Der Superstar von Real Madrid beschäftigte Belgiens Abwehr zwar, die Akzente setzten aber andere. Allen voran der bei Arsenal spielende Aaron Ramsey zog im Mittelfeld die Fäden. In der Abwehr war Ashley Williams Chef und Torschütze zugleich. Der Kapitän traf per Kopf zum 1:1 (31.). Und im Angriff wirbelte Robson-Kanu, ehe er Sam Vokes Platz machte. Ein weiterer Goldgriff von Coleman. Der bei Premier-League-Aufsteiger Burnley engagierte Angreifer traf per Kopf im Finish (86.) entscheidend.
Dabei war Österreichs kommender WM-Quali-Gegner von den hoch eingeschätzten Belgiern anfangs überrumpelt worden. Die in der Offensive mit großer individueller Klasse ausgestatteten "Roten Teufel" agierten mit hohem Pressing, Konsequenz war der herrliche Führungstreffer von Radja Nainggolan (13.). "Als sie getroffen haben, gingen unsere schlimmsten Ängste in Erfüllung", sagte Coleman. Doch dann kam der Bruch in Belgiens Spiel. Der Favorit öffnete Räume, die Wales dankend nutzte.

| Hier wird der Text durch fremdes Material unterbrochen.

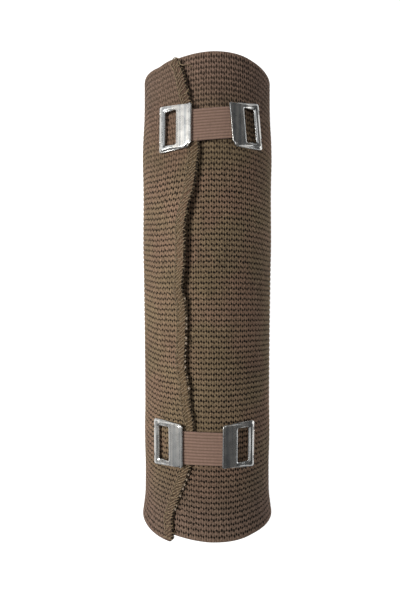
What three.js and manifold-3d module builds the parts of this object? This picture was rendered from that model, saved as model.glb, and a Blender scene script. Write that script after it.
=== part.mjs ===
// A compression bandage as it is stored: an elastic knitted strip wound into a tight roll,
// lying on its side, its free end held by two elastic clips with stamped steel clasps.
// Millimetres. X runs across the roll, Y along it, Z up. The origin is on the surface that the
// roll lies on, under the middle of its box.
import * as THREE from "three";
import { mergeVertices } from "three/addons/utils/BufferGeometryUtils.js";
import Module from "manifold-3d";

const wasm = await Module();
wasm.setup();

// Wound strip
const BANDAGE_WIDTH = 150;
const ROLL_RADIUS = 22.2;
const CORE_RADIUS = 2;
const CLOTH = 1.15;
const WINDING_GAP = 0.25;
const FREE_END_DRIFT = 2;

// Clips
const SHEET = 0.5;
const CLASP_DEPTH = 10.4;
const CLASP_FAR_LENGTH = 14.6;
const CLASP_PAD_LENGTH = 13.5;
const CLASP_CORNER = 0.9;
const FAR_BAR = 1.6;
const WINDOW_DEPTH = 3.8;
const WINDOW_LENGTH = 10.1;
const PAD_CROWN = 0.25;
const PAD_LIP = 0.35;
const TONGUE_SHEET = 0.4;
const TONGUE_DEPTH = 3.6;
const TOOTH_WIDTH = 1.6;
const TOOTH_SPACING = 9;
const BAND_WIDTH = 9.7;
const BAND_THICKNESS = 0.7;

// Clearances
const SEAT_GAP = 0.3;
const BAND_GAP = 0.2;
const TOOTH_GAP = 0.3;

// Facets
const SIDES = 28;
const FLAP_STEPS = 5;
const DETAILED_TURNS = 1.2;
const BAND_STEPS = 10;
const CROWN_STEPS = 6;

// The winding from the lower end (along 0) to the upper end (along 1). Radius is a share of
// ROLL_RADIUS, freeEnd the angle in degrees of the free edge to the left of the top, lift the
// height of that edge off the turn below as a share of CLOTH. The core rows shape every turn.
const WINDING = [
  { along: 0.0, radius: 1.016, freeEnd: 31.0, lift: 0.3, core: true },
  { along: 0.06, radius: 0.972, freeEnd: 27.5, lift: 0.7, core: true },
  { along: 0.12, radius: 0.975, freeEnd: 17.0, lift: 0.2, core: false },
  { along: 0.19, radius: 0.984, freeEnd: 11.6, lift: 0.0, core: false },
  { along: 0.26, radius: 0.979, freeEnd: 12.8, lift: 0.1, core: false },
  { along: 0.4, radius: 0.985, freeEnd: 16.5, lift: 0.7, core: false },
  { along: 0.54, radius: 0.998, freeEnd: 19.3, lift: 1.3, core: false },
  { along: 0.65, radius: 1.011, freeEnd: 17.2, lift: 1.2, core: false },
  { along: 0.75, radius: 1.007, freeEnd: 10.0, lift: 0.5, core: false },
  { along: 0.82, radius: 1.017, freeEnd: 6.8, lift: 0.0, core: false },
  { along: 0.9, radius: 0.999, freeEnd: 13.3, lift: 0.1, core: false },
  { along: 1.0, radius: 0.99, freeEnd: 27.0, lift: 0.3, core: true },
];

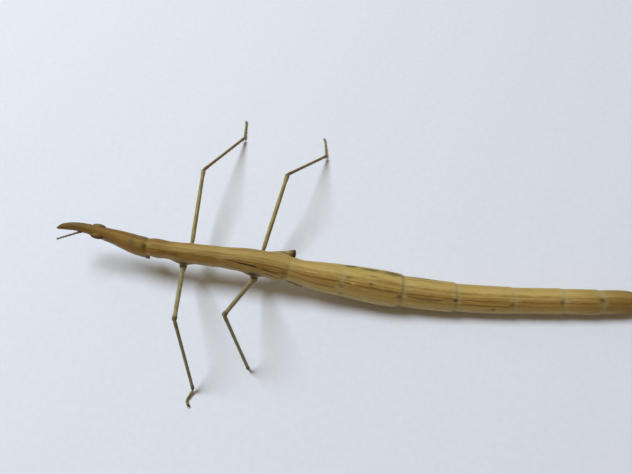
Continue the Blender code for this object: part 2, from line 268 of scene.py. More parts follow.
def cuticleMaterial():
    s = Shader("cuticle")
    fibre = s.attribute("fibre", "Vector")
    split = s.node("ShaderNodeSeparateXYZ")
    s.wire(fibre, split.inputs[0])
    along = split.outputs[0]
    # 0 at the middle of the back, 1 at the middle of the belly, wandering a little
    wander = s.math("MULTIPLY_ADD", s.noise(fibre, (0.35, 0.7, 0.7)), 0.05)
    wander.node.inputs[2].default_value = -0.025
    turn = s.math("DIVIDE", s.math("ARCCOSINE", s.times(split.outputs[1], 0.4999)), math.pi)
    turn = s.math("ADD", turn, wander)
    # the right side is painted paler, a painted sheen where the light falls on it, and its streaks lie
    # further out
    place = s.math("DIVIDE", along, bodyLength)
    litFarSide = s.math("MULTIPLY", split.outputs[2], -1.2, clamp=True)
    litFarSide = s.times(litFarSide, s.fade(turn, 0.45, 0.6, 1.0, 0.0))
    litFarSide = s.times(litFarSide, s.fade(place, 0.17, 0.21))
    turn = s.math("SUBTRACT", turn, s.times(litFarSide, 0.07))
    band = s.ramp(turn, ((0.0, "brown"), (0.014, "tan"), (0.035, "paleTan"), (0.07, "tan"), (0.118, "ochre"),
                         (0.134, "line"), (0.155, "ochre"), (0.24, "brown"), (0.3, "ochre"), (0.325, "tan"),
                         (0.345, "paleTan"), (0.45, "flank"), (0.5, "edgeGrey"), (0.565, "edgeGrey"),
                         (0.585, "darkBrown"), (0.62, "belly")))
    # long fibres, in three sizes
    coarse = s.noise(fibre, (0.22, 4.2, 4.2), detail=2)
    middle = s.noise(fibre, (0.42, 8.5, 8.5), (3, 1, 7))
    fine = s.noise(fibre, (0.9, 19, 19), (9, 4, 2))
    zone = s.ramp(turn, ((0.0, 0.35), (0.12, 0.5), (0.15, 0.9), (0.3, 0.9), (0.36, 0.6), (0.5, 0.45),
                         (0.7, 0.4)))
    streak = s.fade(coarse, 0.46, 0.62)
    colour = s.mix(s.times(s.times(streak, zone), 0.62), band, "darkBrown")
    streak = s.fade(middle, 0.5, 0.66)
    colour = s.mix(s.times(s.times(streak, zone), 0.6), colour, "brown")
    light = s.fade(middle, 0.3, 0.44, 1.0, 0.0)
    colour = s.mix(s.times(light, 0.45), colour, "paleTan")
    thin = s.fade(fine, 0.42, 0.6)
    colour = s.mix(s.times(thin, 0.38), colour, "darkBrown")
    # painted sheen: the lit right side mixed towards pale tan
    colour = s.mix(s.times(litFarSide, 0.5), colour, "paleTan")
    # the head is warmer and darker brown, fading back over the thorax: partly its own colour and partly
    # painted shade
    cloud = s.noise(fibre, (1.1, 1.6, 1.6), (4, 2, 1), detail=4)
    head = s.ramp(place, ((0.0, 1.0), (0.14, 0.9), (0.2, 0.42), (0.34, 0.25), (0.42, 0.0)))
    head = s.times(head, s.fade(cloud, 0.3, 0.65, 0.6, 1.0))
    colour = s.mix(head, colour, s.mix(0.72, colour, "headBrown"))
    # painted shade along the body, darkest at the head's tip and again towards the end of the abdomen
    shade = s.ramp(place, ((0.0, (0.5, 0.5, 0.55)), (0.037, (0.58, 0.56, 0.52)), (0.065, (0.74, 0.68, 0.48)),
                           (0.11, (0.84, 0.79, 0.6)), (0.15, (0.88, 0.84, 0.7)), (0.19, (0.9, 0.88, 0.8)),
                           (0.34, (0.9, 0.89, 0.82)), (0.385, (1.0, 1.0, 1.0)), (0.84, (1.0, 1.0, 1.0)),
                           (0.875, (0.86, 0.83, 0.77)), (0.94, (0.61, 0.57, 0.5))))
    colour = s.mix(1.0, colour, shade, "MULTIPLY")
    flank = s.ramp(place, ((0.37, 0.0), (0.42, 1.0), (0.56, 1.0), (0.64, 0.6), (0.94, 0.5)))
    flank = s.times(flank, s.ramp(turn, ((0.16, 0.0), (0.23, 1.0), (0.56, 1.0), (0.62, 0.0))))
    colour = s.mix(s.times(flank, 0.3), colour, "paleTan")
    colour = s.mix(s.fade(place, 0.9, 0.96, 0.0, 0.7), colour, "brown")
    colour = s.mix(s.times(s.attribute("ring"), 0.6), colour, "ringGrey")
    colour = s.mix(s.attribute("pale"), colour, "paleTan")
    streak = s.fade(middle, 0.35, 0.6, 1.0, 0.25)
    colour = s.mix(s.times(s.attribute("moss"), streak), colour, "moss")
    streak = s.fade(fine, 0.35, 0.5, 0.7, 1.0)
    colour = s.mix(s.times(s.attribute("green"), streak), colour, "darkGreen")
    colour = s.mix(s.attribute("red"), colour, "orange")
    colour = s.mix(s.attribute("dark"), colour, "black")
    speckle = s.noise(fibre, (6, 8, 8), detail=2)
    colour = s.mix(s.fade(speckle, 0.62, 0.74, 0.0, 0.5), colour, "line")
    grain = s.noise(fibre, (16, 24, 24), detail=2)
    height = s.math("ADD", s.times(fine, 0.8), s.times(grain, 0.5))
    height = s.math("ADD", height, middle)
    roughness = s.fade(s.math("ADD", s.times(fine, 0.5), s.times(grain, 0.5)), 0.3, 0.7, 0.42, 0.66)
    return s.finish(colour, roughness, height, strength=0.55, distance=0.00004)


def legMaterial(name, main, shade):
    s = Shader(name)
    fibre = s.attribute("fibre", "Vector")
    streaks = s.noise(fibre, (0.6, 9, 9))
    patches = s.noise(fibre, (0.7, 1.5, 1.5), (5, 2, 8))
    grain = s.noise(fibre, (14, 22, 22), (1, 6, 3), detail=2)
    colour = s.mix(s.fade(streaks, 0.4, 0.65, 0.0, 0.85), main, shade)
    colour = s.mix(s.fade(patches, 0.5, 0.72, 0.0, 0.5), colour, "darkBrown")
    colour = s.mix(s.fade(patches, 0.25, 0.42, 0.45, 0.0), colour, "greyGreen")
    colour = s.mix(s.attribute("red"), colour, "orange")
    colour = s.mix(s.attribute("dark"), colour, "soot")
    height = s.math("ADD", streaks, s.times(grain, 0.6))
    roughness = s.fade(grain, 0.3, 0.7, 0.4, 0.62)
    return s.finish(colour, roughness, height, strength=0.45, distance=0.00003)


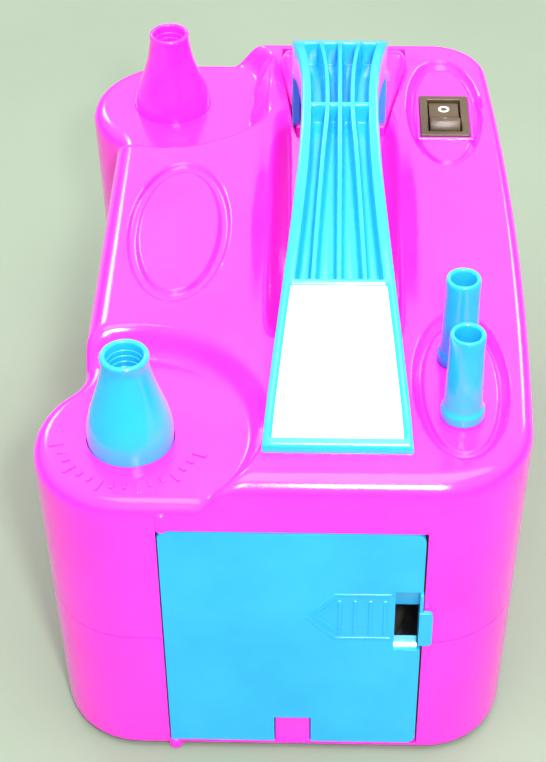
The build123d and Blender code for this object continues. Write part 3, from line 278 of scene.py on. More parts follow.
def make_piece(name, vertices, faces, slot, body="housing", replaced=(), sharp=35.0, paint=None,
               solid=True):
    """Mesh object from millimetre vertices, riding on a body and standing for CAD nodes."""
    mesh = bpy.data.meshes.new(name)
    mesh.from_pydata([tuple(float(c) * MM for c in v) for v in vertices], [], faces)
    mesh.validate()
    work = bmesh.new()
    work.from_mesh(mesh)
    bmesh.ops.delete(work, geom=[v for v in work.verts if not v.link_faces], context="VERTS")
    if solid:
        bmesh.ops.recalc_face_normals(work, faces=work.faces)
    work.to_mesh(mesh)
    work.free()
    mesh.shade_smooth()
    mesh.set_sharp_from_angle(angle=math.radians(sharp))
    mesh.materials.append(paint or MATERIALS[slot])
    made = in_scene(name, mesh)
    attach(made, body)
    if replaced:
        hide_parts(*replaced)
    return made


BEVEL_ANGLE = 40.0


def bevel(made, width, segments):
    """Rounds the sharp edges of a piece."""
    modifier = made.modifiers.new("edges", "BEVEL")
    modifier.width = width * MM
    modifier.segments = segments
    modifier.limit_method = "ANGLE"
    modifier.angle_limit = math.radians(BEVEL_ANGLE)
    modifier.harden_normals = True
    return made


def closed_ring(sections):
    """Vertices and faces through closed sections that follow each other round in a ring."""
    count, n = len(sections), len(sections[0])
    faces = []
    for k in range(count):
        m = (k + 1) % count
        for i in range(n):
            j = (i + 1) % n
            faces.append((k * n + i, m * n + i, m * n + j, k * n + j))
    return [v for section in sections for v in section], faces


def lathe(profile, x, y, count):
    """Vertices and faces of a closed (radius, height) profile turned about an upright axis."""
    turns = [2 * math.pi * k / count for k in range(count)]
    return closed_ring([[(x + r * math.cos(a), y + r * math.sin(a), z) for r, z in profile] for a in turns])


def turned_round(points, radius):
    """Closed profile with its corners rounded, apart from the blunt ones."""
    steps = 4
    out = []
    n = len(points)
    for i in range(n):
        p = Vector(points[i])
        before = Vector(points[i - 1]) - p
        after = Vector(points[(i + 1) % n]) - p
        turn = before.angle(after, math.pi)
        cut = min(radius, 0.45 * before.length, 0.45 * after.length)
        if turn > math.radians(155):
            out.append(tuple(p))
            continue
        a = p + before.normalized() * cut
        b = p + after.normalized() * cut
        for k in range(steps + 1):
            t = k / steps
            out.append(tuple(a * (1 - t) ** 2 + p * 2 * t * (1 - t) + b * t * t))
    return out


BOX_FACES = [(0, 1, 3, 2), (4, 6, 7, 5), (0, 4, 5, 1), (2, 3, 7, 6), (0, 2, 6, 4), (1, 5, 7, 3)]


def box_mesh(x0, x1, y0, y1, z0, z1):
    """Vertices and faces of a box."""
    return [(x, y, z) for x in (x0, x1) for y in (y0, y1) for z in (z0, z1)], BOX_FACES


def joined(*parts):
    """Vertices and faces of several meshes as one."""
    vertices, faces = [], []
    for part_vertices, part_faces in parts:
        base = len(vertices)
        vertices += list(part_vertices)
        faces += [tuple(i + base for i in face) for face in part_faces]
    return vertices, faces


def triangulated(loops, extra):
    """Points and triangles that fill the first loop, less the other loops, using extra points too."""
    points = [Vector(p) for loop in loops for p in loop]
    edges, base = [], 0
    for loop in loops:
        n = len(loop)
        edges += [(base + i, base + (i + 1) % n) for i in range(n)]
        base += n
    points += [Vector(p) for p in extra]
    flat, _, faces = delaunay_2d_cdt(points, edges, [], 0, 1e-5)[:3]
    flat = np.array([tuple(p) for p in flat])
    triangles = np.array([tuple(f) for f in faces])
    centres = flat[triangles].mean(axis=1)
    keep = inside(centres, np.array(loops[0]))
    for loop in loops[1:]:
        keep &= ~inside(centres, np.array(loop))
    triangles = triangles[keep]
    a, b, c = flat[triangles[:, 0]], flat[triangles[:, 1]], flat[triangles[:, 2]]
    turn = (b - a)[:, 0] * (c - a)[:, 1] - (b - a)[:, 1] * (c - a)[:, 0]
    triangles[turn < 0] = triangles[turn < 0][:, ::-1]
    return flat, triangles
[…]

Das walisische Selbstverständnis, sich mit dem Erreichten nie zufriedenzugeben, kam wieder zum Tragen. Diese Marschroute hat der EM-Debütant seit dem Start des Turniers durchgezogen. "Ich habe schon vor Anpfiff gesagt, wir sind nicht hier, um uns darüber zu freuen, sondern um mitzuspielen", sagte Coleman. Er wird gegen Portugal jedoch improvisieren müssen. Ausgerechnet der bei zwei Toren und vier Assists haltende Ramsey erhielt nach einem Handspiel die zweite Gelbe Karte bei dieser EM. Er fehlt damit in Lyon ebenso wie Verteidiger Ben Davies.